Rezension

Poetischer Höhenflug

Wolgakinder - Gusel Jachina

Wolgakinder
von Gusel Jachina

Bewertet mit 3 Sternen

Oh, wie schön war „Suleika“, was habe ich mich auf dieses Buch gefreut, das leider im Verlauf vom potenziellen Highlight zum Flopp des Jahres mutierte. Damit habe ich nicht gerechnet. 

Gusel Jachina schreibt wundervoll, einfühlsam, lebendig, voller sprechender, origineller Bilder. Das tut sie auch jetzt, deshalb verzeiht man ihr lange, dass das, was sie erzählt, wirklich seltsam ist. 
Ich habe ein Buch über Wolgadeutsche erwartet und wohl auch bekommen, nur in sehr unerwarteter Verpackung. Eigentlich beobachtet man hier das Leben des Dorflehrers Bach, eines hoch sensiblen Schöngeists, der sich allmählich in reelle Verrücktheit hineinsteigert, plastisch und nachvollziehbar, soweit man Verrücktheit nachvollziehen kann. 

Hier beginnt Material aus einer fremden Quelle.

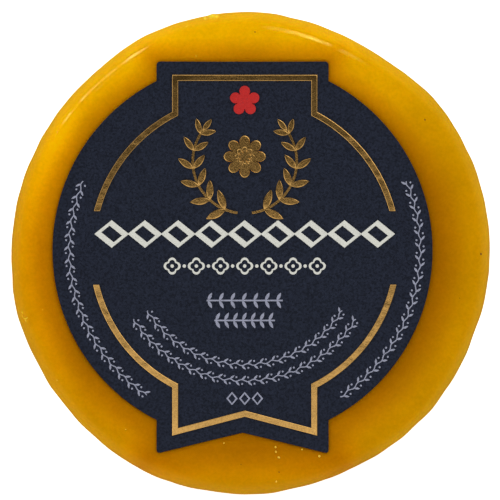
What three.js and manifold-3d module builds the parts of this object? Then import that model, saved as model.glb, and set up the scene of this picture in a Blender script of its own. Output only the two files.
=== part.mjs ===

Durch seine Augen verfolgt man das Schicksal eines Dorfes von Wolgadeutschen, die ein sehr eigenes Volk im sowjetrussischen Gefüge sind und sich mit den sozialistischen Reformen sehr schwer tun. Das ist in der Theorie eine hübsche Idee, wäre Bachs Blick auf die Welt nicht gar so verstiegen, sein Empfinden nicht gar so egozentrisch. 
Zwischendurch beobachtet man gelegentlich Stalin als dessen Gegenpol, einen größenwahnsinnigen Diktator, der Menschen nur noch als Massen wahrnimmt und sie willkürlich regelt, leitet und verschiebt. 

All das liefert durchaus eine Idee der Situation der Wolgadeutschen vor und während des Zweiten Weltkriegs, aber mehr als eine Idee bekommt man nicht. Der Hauptfokus liegt auf den sehr speziellen Befindlichkeiten eines Irren, die wunderbar geschildert werden, falls man sowas lesen möchte. Ich war erst erstaunt, dann verstört und dann sehr enttäuscht. 
„Die in Petersburg errichtete neue Staatsmacht hatte den Himmel abgeschafft, die Sonne für nicht existent erklärt und den festen Boden unter den Füßen durch Luft ersetzt. Darin strampelten die Menschen nun herum, rissen erschrocken die Münder auf, konnten nicht widersprechen, wollten aber auch nicht zustimmen.“
Was auch immer man hier über die historische Situation zu lesen bekommt ist poetisch übersteigert oder märchenhaft verklärt. Das klingt fabelhaft und ist auch atmosphärisch, nur der Informationsgehalt ist schwammig. Gelegentliche Referate zur Lage machen das nicht wett. 

Mit diesem Buch hat sich die Autorin in einen poetischen Rausch begeben und dabei die Bodenhaftung verloren. Das kann passieren. Ich hoffe, mit ihrem nächsten Buch findet sie den Weg auf die Erde zurück. Ihre Sprache ist so schön.